The stories of István Gábor Benedek are shreds of memories. Even though he wrote them piece by piece, we can interpret them as a novel together. Novel of the pre-second-world-war village Tótkomlós in South-Eastern Hungary, where the always-in-the-know community members whisper gossip in the Benedek parents’ ears, then they in their son’s, and now he in ours. We can learn who Black Stevie is – a cosmopolitan handmaid’s illegitimate child –, or local photographer Kóbi Weisz whose famous artist brother even painted a portrait of Miklós Horthy de Nagybánya (leader of Hungary between the two world wars who allied with the Nazis). The first few stories start lightly: the author comes up with anecdotes of sweet humour and a lot of self-irony, recollecting stories of such admirably clumsy people. But then all storylines get to what happened – at those times. And like many of his generation, BIG initially falls silent about the details of the Shoah. Once he even states that he won’t talk about Bergen-Belsen, and continues with something else.

But he collects his strength from story to story, the deterrent force of trauma gets weaker and weaker, and suddenly the Bergen-Belsen experiences burst out of BIG. And here we are again, at the complete borderlines of literary expressive power, where we have been before and which gave Imre kertész a Nobel Prize. Whatever! We need to read once more and once more and once more and once more, this time from this particular writer, how it is to starve, to have worms and typhus, to freeze, to be so viscerally afraid that it deprives one from all sleep.

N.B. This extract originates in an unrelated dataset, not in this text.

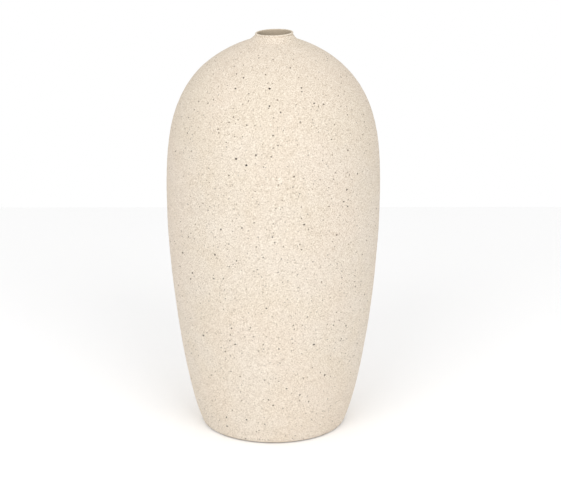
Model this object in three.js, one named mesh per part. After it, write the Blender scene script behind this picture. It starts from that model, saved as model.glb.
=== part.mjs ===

BIG remembers the others as well: his relatives who were with him in the camp, the girl who tried to organise a children’s group, the German officers, the prisoners of war, the kapos, and the man who taught him to read in the middle of hell. Indeed, all captives knew that keeping your intellectual interests will let you stay human, no matter how hard they try to prove to you that you are not one. It is another question, though, how likely this was in a situation where acts of “humanity” were on the edge of impossibility physically and mentally. Therefore, in BIG’s book, we hear about people blackmailing or scamming fellow captives for food, or the children’s group that bullied a little girl for her dialect, or a mother aggressively kicking her own daughter. This was a double struggle: against the Nazi officers and kapos, but also against skeleton-like themselves, let alone their mirror images, fellow skeleton-like people. The goal was not only survival but maintaining human dignity which, I counted, is mentioned at least eight times in the collection.

And then come the scenes of liberation which – as I already noted with other writers who survived the Shoah – suddenly bring an abundance of colours, lights, expressions, and the taste of American chocolate. This was the part when I felt the most that in a private conversation outside of literature, BIG would explain this exactly the same way. And I’m sure he often explained it. He also captures the moment when euphoria is over, and the anxious feeling kicks in: now this is how life needs to go on…

Dear non-Hungarian reader, I warmly recommend you to read Bergen Waltz: it is a great introduction for everyone who has never read South-Eastern Hungarian Jewish stories before. Even myself, who is familiar with BIG’s prose in the original, enjoyed reading his works in another language this time. I lament for the late master but I also find comfort in seeing how his works remain with us, and how they are even available now for the international community.

István Gábor Benedek: Bergen Waltz. Translated by Elizabeth Szász, Eszter Molnár, Kálmán Faragó, Frank Vajda. Vince Books, 2022

I thank VINCE BOOKS for the book, and my grandfather László Hacsek for the support provided during the writing of this review.